C. BÖLGE ADLİYE MAHKEMESİ KARARI
C.1.Gerekçe ve Sonuç
Bölge Adliye Mahkemesinin yukarıda tarih ve sayısı yazılı kararı ile; mahkemece aldırılan raporun hüküm kurmaya elverişli olduğu, anılan rapora dayalı olarak verilen kararda bir isabetsizlik görülmediği ayrıca takip dayanağı senedin … tarafından … adına düzenlendiği senet arkasında da …’in cirosunun bulunduğu anlaşılmakla, ciro silsilesinde de kopukluk olmadığı gerekçesiyle davacının istinaf başvurusunun esastan reddine karar verilmiştir.

V. TEMYİZ
A. Temyiz Yoluna Başvuranlar
İlk Derece Mahkemesinin yukarıda belirtilen kararına karşı süresi içinde borçlu temyiz isteminde bulunmuştur.

B. Temyiz Sebepleri
Borçlu; dava ve istinaf dilekçesini tekrarla mahkeme kararının bozulmasını talep etmiştir.

C. Gerekçe
1. Uyuşmazlık ve Hukuki Nitelendirme
Uyuşmazlık, kambiyo senetlerine mahsus haciz yoluyla takipte imzaya itiraza ilişkindir.

2. İlgili Hukuk
İİK’nın 168 maddesi, İİK’nın 169 maddesi, İİK’nın 170 maddesi ve İİK’nın 68 maddesi

3. Değerlendirme
1-Bölge adliye mahkemelerinin nihai kararlarının bozulması 6100 sayılı Kanun’un 371 inci maddesinde yer alan sebeplerden birinin varlığı hâlinde mümkündür.
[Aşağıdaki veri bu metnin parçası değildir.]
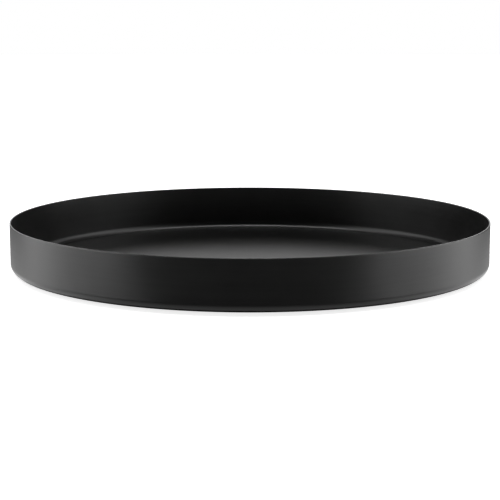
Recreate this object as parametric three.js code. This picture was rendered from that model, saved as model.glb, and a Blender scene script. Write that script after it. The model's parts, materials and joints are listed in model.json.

2-Temyizen incelenen karar, tarafların karşılıklı iddia ve savunmalarına, dayandıkları belgelere, uyuşmazlığa uygulanması gereken hukuk kuralları ile hukuki ilişkinin nitelendirilmesine, dava şartlarına, yargılama ve ispat kuralları ile kararda belirtilen gerekçelere göre usul ve kanuna uygun olup borçlu tarafından temyiz dilekçesinde ileri sürülen nedenler kararın bozulmasını gerektirecek nitelikte görülmemiştir.

VI. KARAR
Açıklanan sebeplerle;

Temyiz olunan Bölge Adliye Mahkemesi kararının 6100 sayılı Kanun’un 370 inci maddesinin birinci fıkrası uyarınca ONANMASINA,

Alınması gereken 179,90 TL temyiz harcından, evvelce alınan harç varsa mahsubu ile eksik harcın temyiz edenden tahsiline,

Dosyanın İlk Derece Mahkemesine, kararın bir örneğinin Bölge Adliye Mahkemesine gönderilmesine,

17.05.2023 tarihinde oy birliğiyle karar verildi.